◆ **Problem to work on**
Scan the listing below. Report each line that includes "joints".

◆ **Supplied material**

• • • •

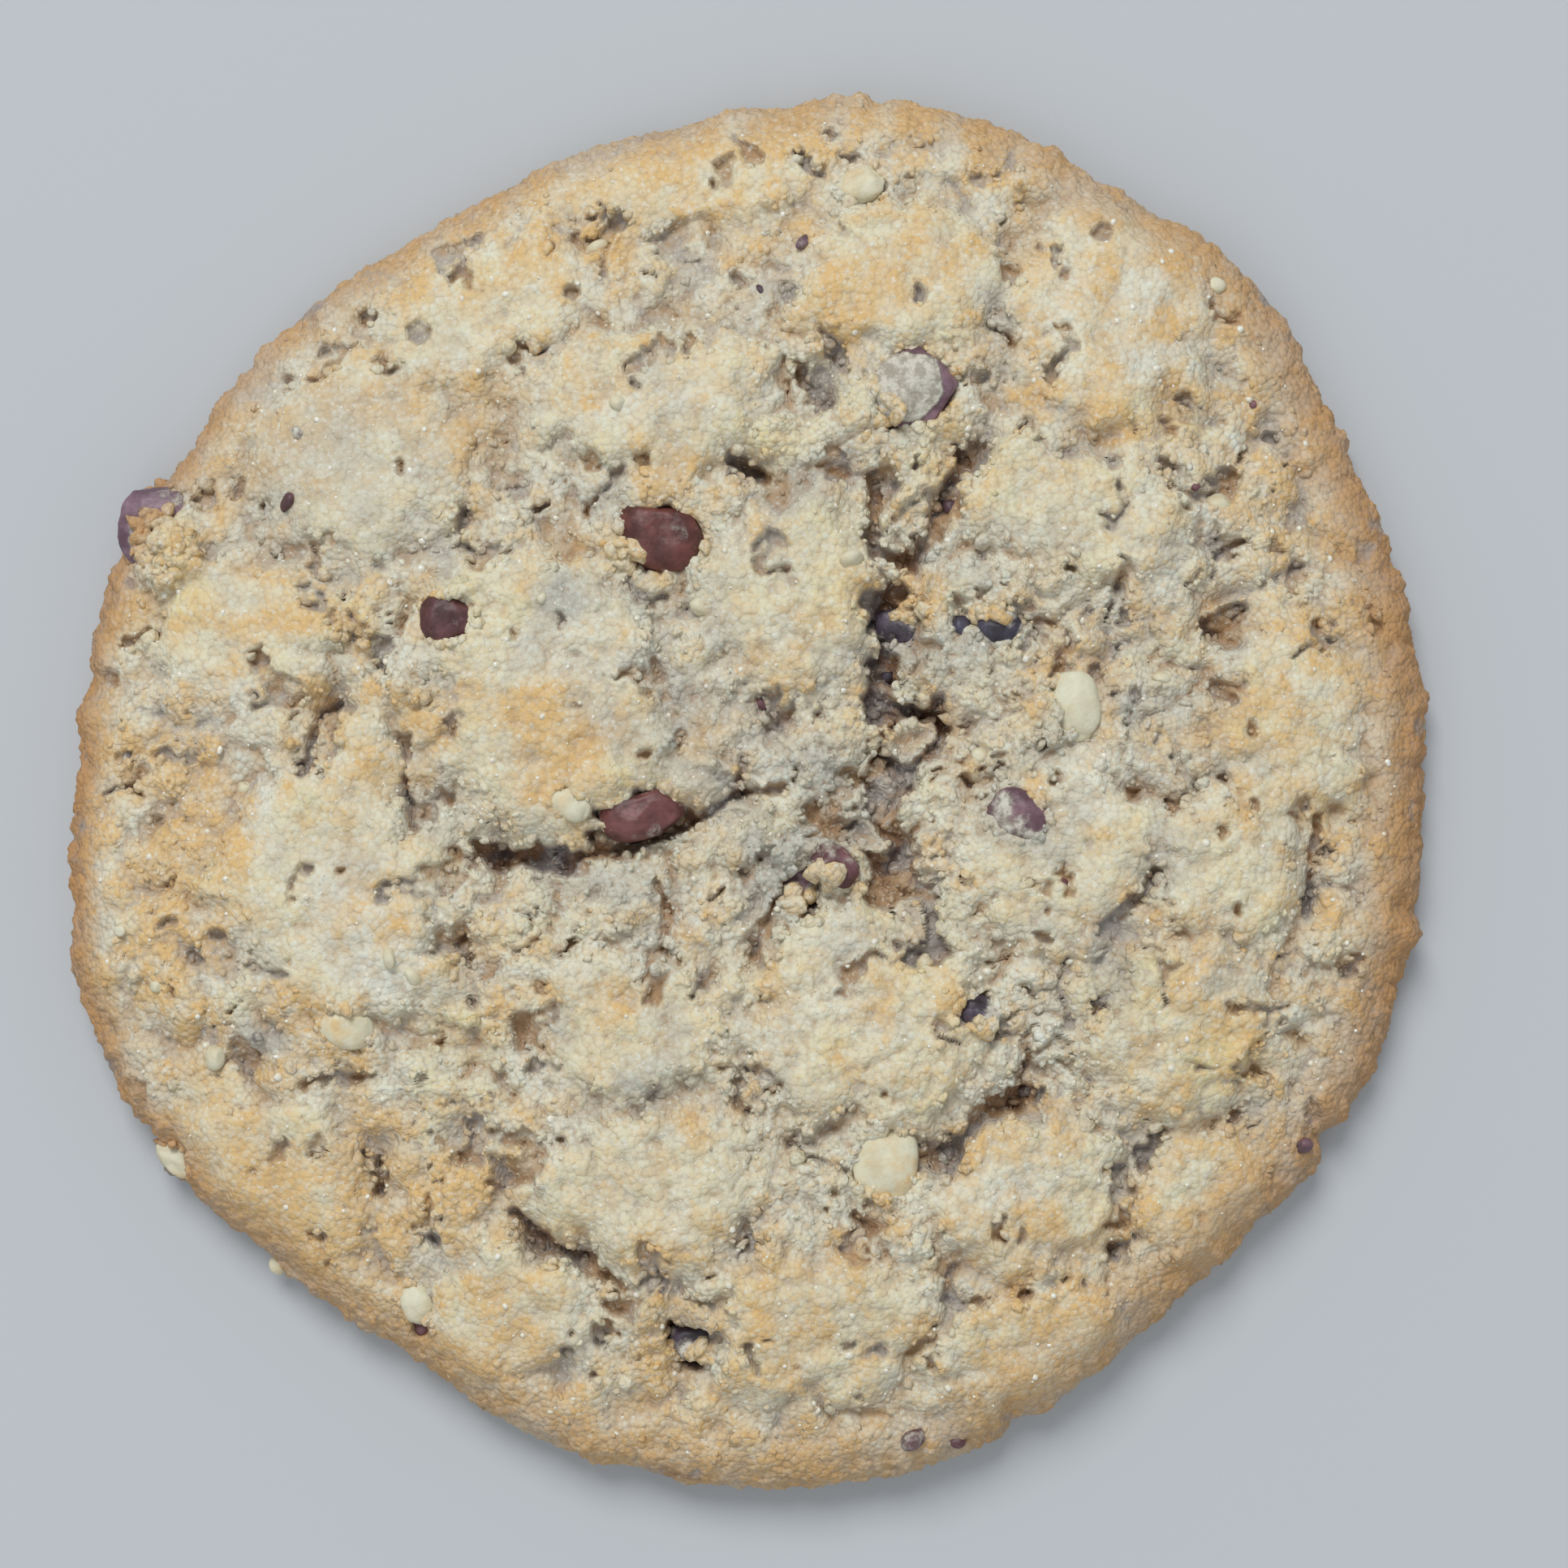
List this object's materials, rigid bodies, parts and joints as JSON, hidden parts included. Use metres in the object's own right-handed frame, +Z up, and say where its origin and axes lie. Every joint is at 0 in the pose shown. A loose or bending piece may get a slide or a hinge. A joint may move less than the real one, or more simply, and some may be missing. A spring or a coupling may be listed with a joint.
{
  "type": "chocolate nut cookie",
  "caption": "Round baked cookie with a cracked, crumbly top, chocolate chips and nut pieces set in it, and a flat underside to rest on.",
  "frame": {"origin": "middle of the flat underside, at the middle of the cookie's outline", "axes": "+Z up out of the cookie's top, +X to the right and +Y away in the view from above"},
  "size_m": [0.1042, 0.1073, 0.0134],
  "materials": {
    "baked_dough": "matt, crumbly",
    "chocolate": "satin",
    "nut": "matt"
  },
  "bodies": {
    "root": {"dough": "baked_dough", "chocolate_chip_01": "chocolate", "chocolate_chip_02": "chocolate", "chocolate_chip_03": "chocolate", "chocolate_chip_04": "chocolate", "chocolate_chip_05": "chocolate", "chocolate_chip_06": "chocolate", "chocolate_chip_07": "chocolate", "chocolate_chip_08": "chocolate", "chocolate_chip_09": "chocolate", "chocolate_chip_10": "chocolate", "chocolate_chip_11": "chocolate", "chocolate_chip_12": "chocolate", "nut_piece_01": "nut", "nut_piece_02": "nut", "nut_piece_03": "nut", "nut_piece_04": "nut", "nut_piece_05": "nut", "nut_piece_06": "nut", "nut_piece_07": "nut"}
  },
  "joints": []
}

• • • •

◆ **Correct output**
List this object's materials, rigid bodies, parts and joints as JSON, hidden parts included. Use metres in the object's own right-handed frame, +Z up, and say where its origin and axes lie. Every joint is at 0 in the pose shown. A loose or bending piece may get a slide or a hinge. A joint may move less than the real one, or more simply, and some may be missing. A spring or a coupling may be listed with a joint.
  "joints": []